Sunday, December 14, 2008

The man who is unwinding Lehman Brothers


These days, it's awfully hard to get on Harvey Miller's calendar.

A 75-year-old lion of the bankruptcy bar, Miller has been consumed by the largest corporate liquidation in American history: Lehman Brothers, the storied investment bank that set off one of the most harrowing episodes in the financial crisis when it collapsed in mid-September.

Miller's workdays begin around 8 in the morning and, if he is lucky, end near 11 at night. This combative, outspoken lawyer says that some days don't seem to end at all, but merely expand into the next, dissolving into tense meetings and complicated hearings in overheated courtrooms.

Although Miller has been involved in landmark bankruptcy cases before — including those of Eastern Airlines, R. H. Macy and Global Crossing — Lehman's is in a class by itself because of volatile markets, continuing government investigations, the involvement of federal regulators and a possible wave of other corporate implosions.

From his perspective as Lehman's undertaker, Miller believes that the fallout from the firm's messy bankruptcy could have been avoided. Regulators could have stepped in, he says, not necessarily to save Lehman, perhaps, but to head off the meltdown that followed. "They totally missed it," he says. "Look what happened."When companies rushed to terminate contracts with Lehman, he says, investor confidence plummeted in just about everything — securities and the markets they trade on, corporate debts and the assets backing them, the power of the government and its readiness to use it. In the days after Lehman filed for bankruptcy, he notes, demand for corporate debt utterly evaporated.

The failure of a Wall Street firm poses its own special risks, because other companies that rely on it — such as counterparties to complex financial contracts known as derivatives — are all financially exposed to its collapse.

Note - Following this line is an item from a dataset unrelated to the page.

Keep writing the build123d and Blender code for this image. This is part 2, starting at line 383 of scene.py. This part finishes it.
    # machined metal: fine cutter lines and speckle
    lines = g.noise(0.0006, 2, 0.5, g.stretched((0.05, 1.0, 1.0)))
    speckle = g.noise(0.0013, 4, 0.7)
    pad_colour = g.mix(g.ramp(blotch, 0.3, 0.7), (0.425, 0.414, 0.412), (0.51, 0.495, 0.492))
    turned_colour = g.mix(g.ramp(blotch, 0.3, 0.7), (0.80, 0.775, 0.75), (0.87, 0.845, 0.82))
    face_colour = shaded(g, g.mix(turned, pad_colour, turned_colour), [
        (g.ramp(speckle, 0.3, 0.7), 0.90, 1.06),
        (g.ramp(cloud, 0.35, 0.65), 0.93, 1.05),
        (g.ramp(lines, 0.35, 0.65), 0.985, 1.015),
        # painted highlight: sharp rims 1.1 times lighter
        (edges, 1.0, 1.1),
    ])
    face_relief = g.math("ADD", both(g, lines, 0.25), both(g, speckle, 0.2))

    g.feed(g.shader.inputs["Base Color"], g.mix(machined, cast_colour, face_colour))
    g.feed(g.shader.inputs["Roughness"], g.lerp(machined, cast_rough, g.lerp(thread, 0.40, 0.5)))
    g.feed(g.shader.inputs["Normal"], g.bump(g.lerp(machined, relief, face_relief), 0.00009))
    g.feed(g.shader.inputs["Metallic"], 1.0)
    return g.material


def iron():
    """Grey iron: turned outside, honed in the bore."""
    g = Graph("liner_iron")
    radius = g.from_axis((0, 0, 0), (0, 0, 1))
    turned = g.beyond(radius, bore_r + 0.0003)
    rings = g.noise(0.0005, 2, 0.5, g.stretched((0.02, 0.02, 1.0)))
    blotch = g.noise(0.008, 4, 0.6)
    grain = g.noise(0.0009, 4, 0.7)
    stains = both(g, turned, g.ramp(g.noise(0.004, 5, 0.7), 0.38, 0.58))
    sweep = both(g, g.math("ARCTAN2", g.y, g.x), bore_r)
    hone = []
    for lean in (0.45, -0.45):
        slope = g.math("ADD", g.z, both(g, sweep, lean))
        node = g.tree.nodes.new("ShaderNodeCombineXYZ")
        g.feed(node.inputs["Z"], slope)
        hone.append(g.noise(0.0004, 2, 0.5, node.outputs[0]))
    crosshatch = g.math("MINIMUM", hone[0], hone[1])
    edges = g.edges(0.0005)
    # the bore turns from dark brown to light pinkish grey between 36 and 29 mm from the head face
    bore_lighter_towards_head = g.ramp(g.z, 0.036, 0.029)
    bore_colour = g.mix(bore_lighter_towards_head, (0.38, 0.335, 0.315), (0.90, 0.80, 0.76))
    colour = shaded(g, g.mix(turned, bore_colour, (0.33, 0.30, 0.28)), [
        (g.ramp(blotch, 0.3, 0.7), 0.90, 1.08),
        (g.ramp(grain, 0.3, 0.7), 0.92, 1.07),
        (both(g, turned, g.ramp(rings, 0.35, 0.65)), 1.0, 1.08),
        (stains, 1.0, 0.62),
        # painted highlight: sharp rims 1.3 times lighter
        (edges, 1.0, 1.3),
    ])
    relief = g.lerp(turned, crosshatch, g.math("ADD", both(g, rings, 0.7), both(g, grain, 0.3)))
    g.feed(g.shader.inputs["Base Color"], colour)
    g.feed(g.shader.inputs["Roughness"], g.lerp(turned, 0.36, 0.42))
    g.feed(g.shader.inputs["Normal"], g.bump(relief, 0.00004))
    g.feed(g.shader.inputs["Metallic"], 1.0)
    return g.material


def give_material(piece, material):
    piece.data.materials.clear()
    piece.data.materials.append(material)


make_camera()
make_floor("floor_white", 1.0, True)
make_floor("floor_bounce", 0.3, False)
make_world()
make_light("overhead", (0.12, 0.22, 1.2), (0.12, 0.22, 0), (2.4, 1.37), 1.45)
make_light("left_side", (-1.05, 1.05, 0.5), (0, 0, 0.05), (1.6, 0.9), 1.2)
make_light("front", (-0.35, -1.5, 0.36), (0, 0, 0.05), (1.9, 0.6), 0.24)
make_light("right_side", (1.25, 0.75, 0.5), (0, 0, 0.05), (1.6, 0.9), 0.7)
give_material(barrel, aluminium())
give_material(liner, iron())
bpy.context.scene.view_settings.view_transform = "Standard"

That's why Miller says it was crucial for the government to head off the wholesale termination by counterparties of all their transactions with Lehman before the firm was forced into bankruptcy. "If the Fed or the Treasury said, 'Let's say to Lehman, there's no bailout, we're not going to save the company,' they could have supported an orderly unwinding of all the transactions over a period of months," he says. "It probably would've cost the economy a lot less money."

THE severity of the economic downturn is leading many analysts to predict a wave of bankruptcies over the next year. And for bankruptcy experts and lawyers who specialize in the trade, all the bad news may be good news for their own business. For one firm in particular, it represents a windfall.

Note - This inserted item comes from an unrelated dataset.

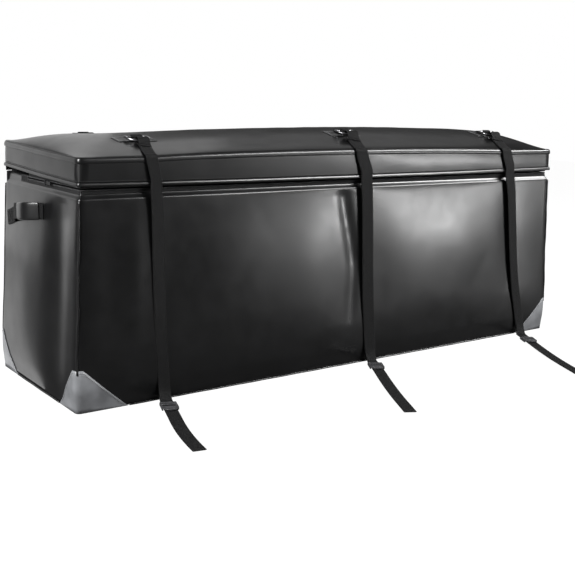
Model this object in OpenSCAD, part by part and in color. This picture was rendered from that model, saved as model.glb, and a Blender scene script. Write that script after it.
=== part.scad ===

Weil Gotshal & Manges, the firm where Miller is a partner, is widely believed to be first on a short list to represent General Motors if it seeks bankruptcy protection. Ira Millstein, another partner at the firm, has long been a trusted adviser to GM's board.

Weil is also handling bankruptcy filings by Washington Mutual, Pilgrim's Pride, Sharper Image and others, and Weil lawyers say representatives of other teetering companies are calling all the time.

In addition to advising the American International Group, the insurance giant that needed a huge federal bailout to stave off collapse, Weil is handling 13 bankruptcy filings this year alone.

Still, none of the failures so far compare to Lehman's. The combined debt of the 13 bankrupt companies represented by Weil totals $684 billion, according to the firm, but a stunning $640 billion is owed by Lehman alone.

Lawyers involved in the case say it has been a brutal sprint, in which any delay can result in billion-dollar losses.

"Events move with the velocity that almost defies comprehension," Miller said in mid-September at a hearing at the United States Bankruptcy Court for the Southern District of New York. In one 24-hour period, he pointed out, Lehman lost $1.6 billion when the Chicago Mercantile Exchange closed out all of Lehman's positions.

Since Lehman filed for bankruptcy protection early in the morning of Sept. 15, the Dow Jones industrial average has fallen more than 18 percent. Investors worldwide have watched helplessly as billions of dollars they sank into stock markets have evaporated. Tens of thousands of people have already lost jobs in sweeping corporate cutbacks, and countless additional jobs are at risk.

With the fate of whole industries — financial services, automaking, airlines, retailers, real estate, media — looking shaky, demand for bankruptcy gurus is likely to remain high for some time.

For Miller, this moment offers an opportunity, but he does not want for glory, says Sandra Mayerson, head of the New York restructuring practice at Holland & Knight. "His reputation was secure without Lehman, but I think he lives for the thrill of his work," Mayerson says. "He didn't need a moment."